Forster conceded that Brother Bobby will be seriously disadvantaged by a lack of experience on Sunday, but he doesn't feel the gelding will be conceding anything in the way of talent.

"He ran huge in his start at Turfway, and he has trained sensationally since I put him back into training here in April," Forster said. "He worked a mile in 1:36 last Saturday, and Ricky Frazier has agreed to ride him, even though I'm sure he had other options."

Brother Bobby did run big at Turfway, and his effort was flattered when the winner of that race came back to run third of 12 in the Grade 2 Lane's End and fifth of 10 in the Grade 2 Illinois Derby. And Brother Bobby's mile workout was indeed spectacular when you consider that Livinonlovanadime won last month's Tacoma Handicap covering a mile in 1:35.60 - just .40 of a second faster than Bother Bobby's work.

Ricky Frazier's commitment to ride Brother Bobby also is noteworthy, not only because he will be getting off two other contenders to ride, but also because he will have to reduce weight to make the maximum allowable weight of 116 pounds. As a maiden, Brother Bobby is assigned 109 pounds for the Seattle Slew, and riders can be no more than seven pounds overweight.

Still, despite his obvious ability and the faith that his rider has in him, there is no guarantee that Brother Bobby can be competitive with, much less defeat, his far more seasoned rivals on Sunday.

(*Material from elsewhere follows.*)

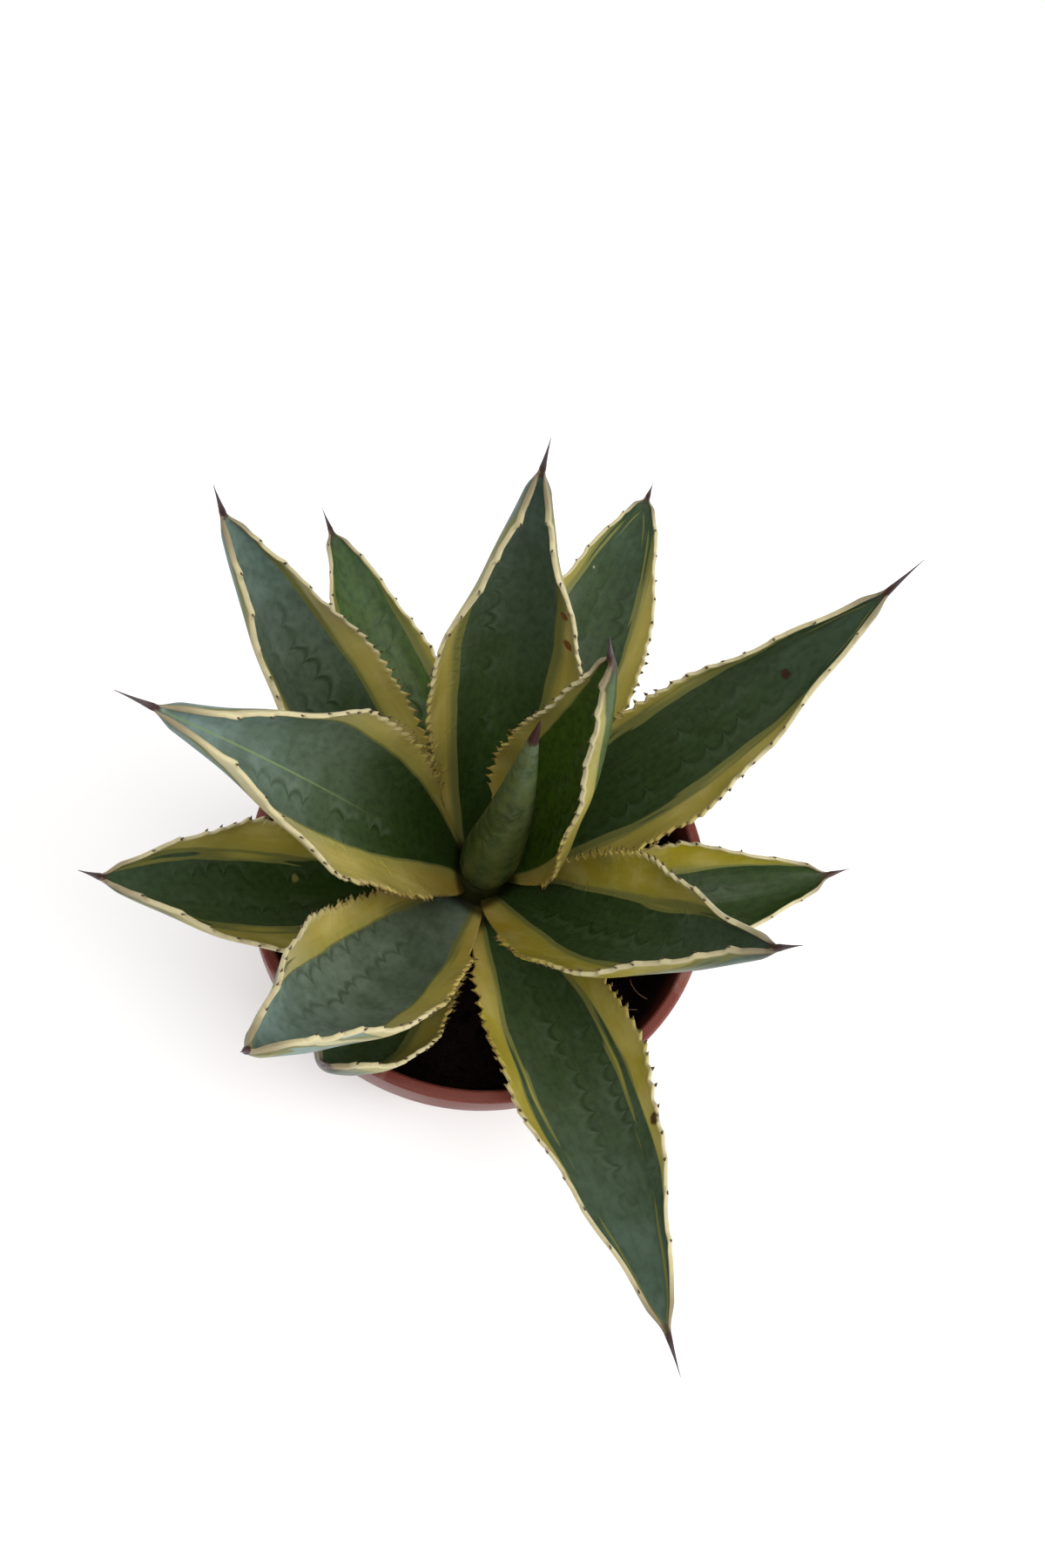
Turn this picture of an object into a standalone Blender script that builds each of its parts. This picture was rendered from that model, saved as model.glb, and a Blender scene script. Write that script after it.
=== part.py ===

"I could end up with egg on my face," Forster conceded. "It won't be the first time, though, and it probably won't be the last. I'm actually looking forward to seeing how he stacks up against these horses."

Two toughies are out

Brother Bobby's task could easily have been tougher. Schoolin You, last year's juvenile champ at Emerald, has yet to make his 3-year-old debut. And Livinonlovanadime, who took over leadership of the 3-year-old division with his Tacoma win, is sidelined with a shin injury.

So Courting Seattle is atop the division by default. A son of Doneraile Court, Courting Seattle won the six-furlong Auburn Stakes in May and is coming off a narrow loss to Livinonlovanadime in the Tacoma. Courting Seattle led till the shadow of the wire before being overhauled by Livinonlovanadime, and he really wasn't stopping. He ran the final quarter-mile in a respectable 24.40.

"I actually think he was waiting on horses down the stretch, and he didn't see Livinonlovanadime coming," said trainer Howard Belvoir. "Whether that was the case or not, he finished strong. I don't think another sixteenth of a mile will be a problem for him, especially if he gets another easy lead. It doesn't look like there is a lot of speed in there, and he is very tractable on the lead."

The only other local stakes winner in the field is Raise the Bluff, who won the 6 1/2-furlong Pepsi Cola Handicap in June impressively. Raise the Bluff ran an even sixth in the Tacoma, however, and trainer Junior Coffey doesn't have an excuse.

"Sometimes things happen in a race that even the trainer doesn't know about," he said. "Maybe he got hit in the face with a clod and that discouraged him. All I can say is that he didn't finish the way I thought he would, and yet he came out of the race just fine. He has trained well since then, so I'll send him out there again and hope for the best."